Enter Stage-Right: Aducanumab

Like other recent drug development programs, Biogen’s aducanumab is an injectable, monoclonal antibody treatment that targets plaque build-ups between neurons.  If approved, aducanumab would be the first disease-modifying drug for Alzheimer’s, meaning it is effective in slowing cognitive decline.  This could open the door to Alzheimer’s becoming a chronic disease that people live with for many years, similar to diabetes and cancer

According to data discussed during an FDA advisory committee meeting in November 2020, aducanumab proved effective in a small phase 2 clinical trial and one of two large phase 3 clinical trials. 

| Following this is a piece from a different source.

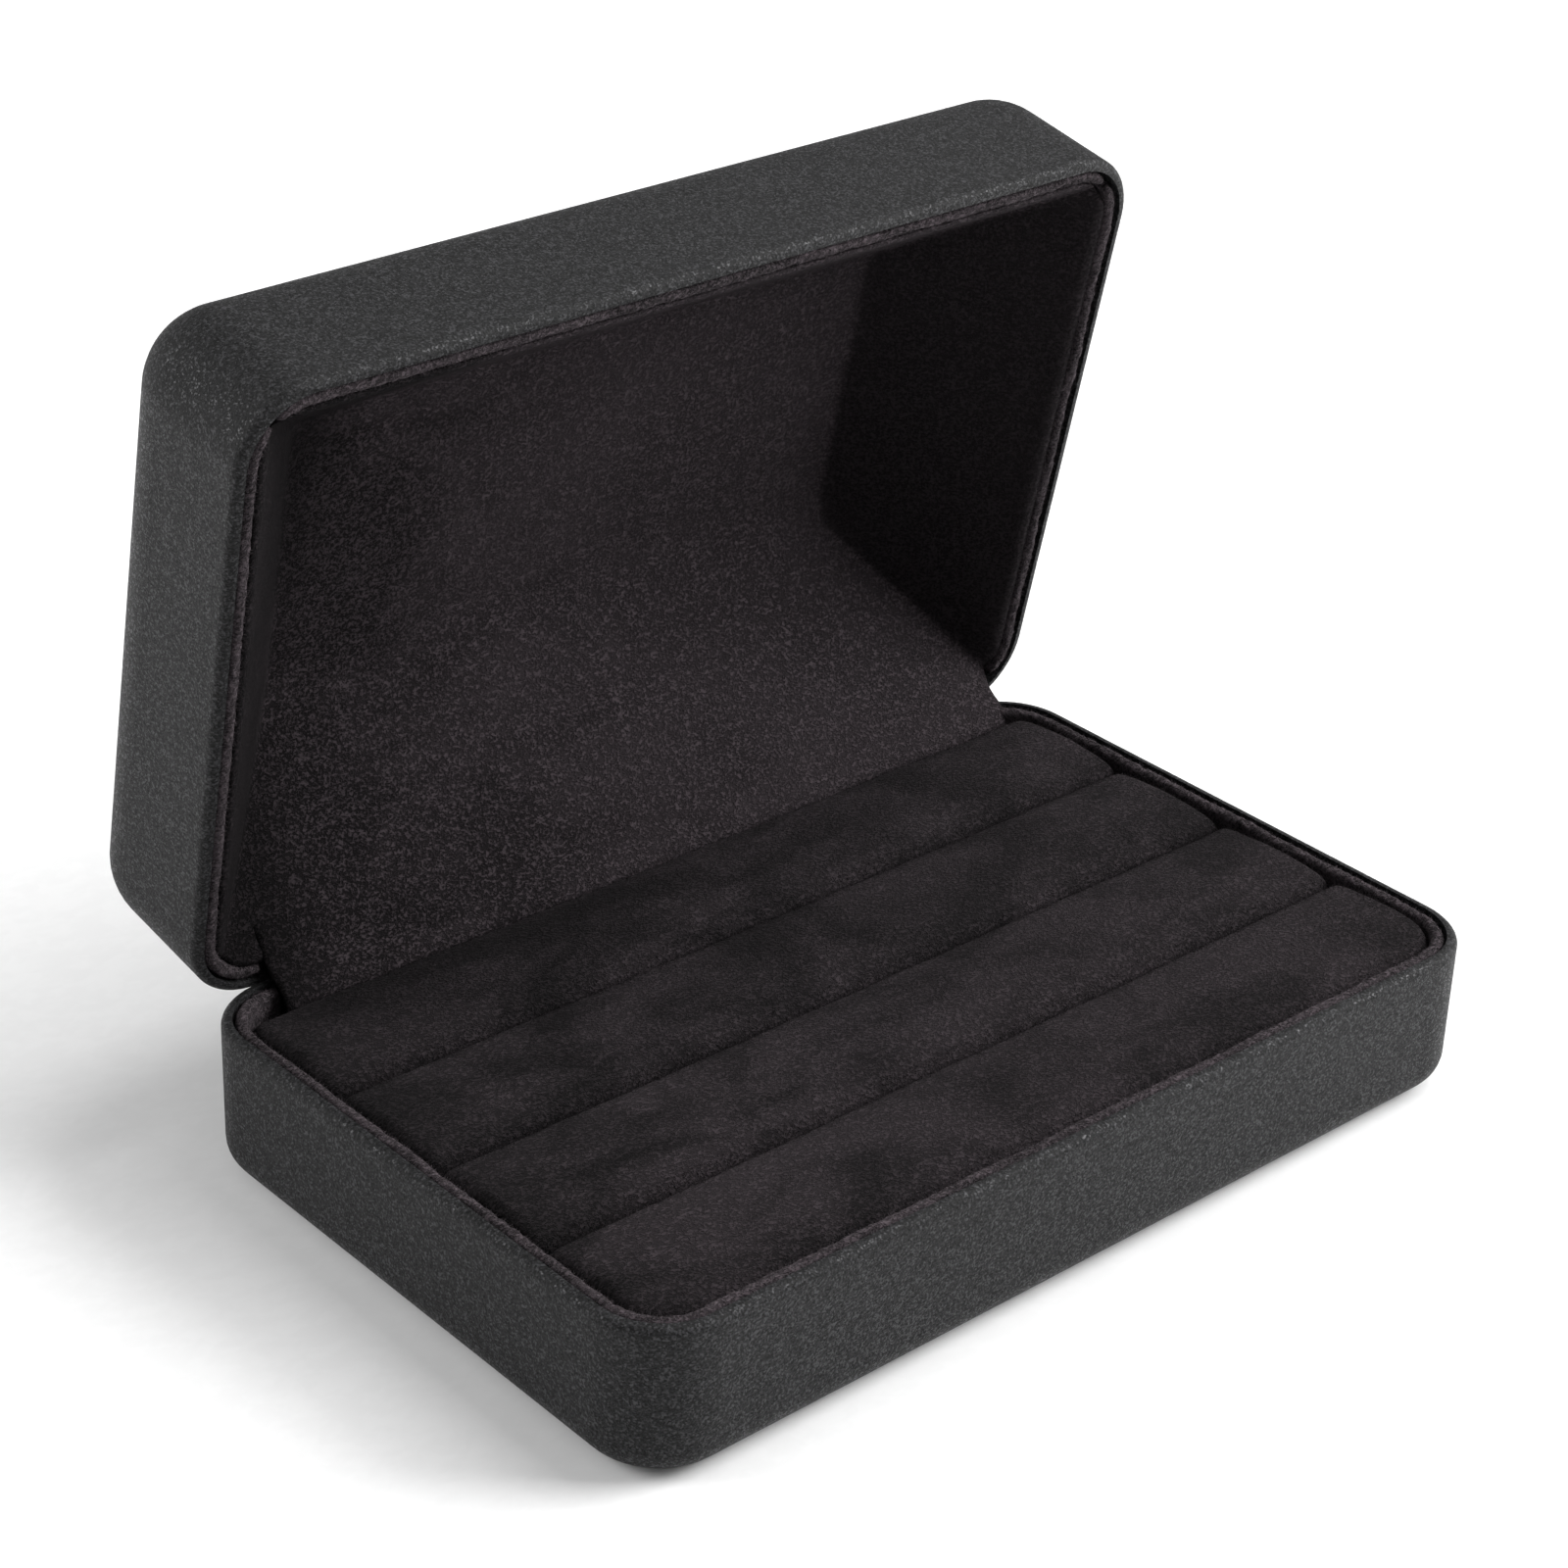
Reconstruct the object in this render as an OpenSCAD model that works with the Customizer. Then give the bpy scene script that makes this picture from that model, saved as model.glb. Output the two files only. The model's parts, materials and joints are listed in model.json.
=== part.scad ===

Will FDA Give Aducanumab the Nod?

Mr. Barker, the answer is “not sure.”  While the experimental drug was shown effective in the small phase 2 and large phase 3 trials, a second phase 3 trial failed to yield positive results.  As a result, some members of the panel have expressed a desire to see more data from an additional phase 3 trial, although such an undertaking would require another three to five years of research.  Additionally, there is some concern about the actual benefits of aducanumab, which showed only modest changes on two objective measures used in the clinical trials: the Mini-Mental State Examination and the Alzheimer’s Disease Assessment Scale. 

Also, there are concerns about side effects which may not only impact patients but also  the health care system as a whole.  30% of clinical trial participants who took the drug were found to have a reversible swelling of the brain, while over 10% had small brain bleeds.  These side effects were detected using amyloid positron emission tomography (PET) scans, and given the millions of Alzheimer’s patients, the large number of PET scans necessary to monitor for side effects would test the limits of neurologists, radiologists, and other clinicians.

What’s the Cost?

Aducanumab will be sure to have a high price tag if approved.  One year’s worth of aducanumab treatment could be priced as high as $50,000 per year, and if only a third of the 6 million Americans with Alzheimer’s were to take the drug, sales could reach $36 billion a year.  Since most people with Alzheimer’s begin noticing symptoms in their mid-60s, Medicare is likely to pick up the tab for most aducanumab treatments, not to mention the PET scans and other health care services required to monitor for side effects.

What Could Happen?

FDA is not in an enviable position on aducanumab.  The agency may determine that it cannot sign off on the safety and efficacy of the drug, or at least request more data before making a decision, despite the clear and significant need such a drug for those currently affected by Alzheimer’s and their loved ones.  As such,the projected growth in the number of Alzheimer’s patients and a lack of existing therapeutics mean any decision on June is sure to impact millions of people.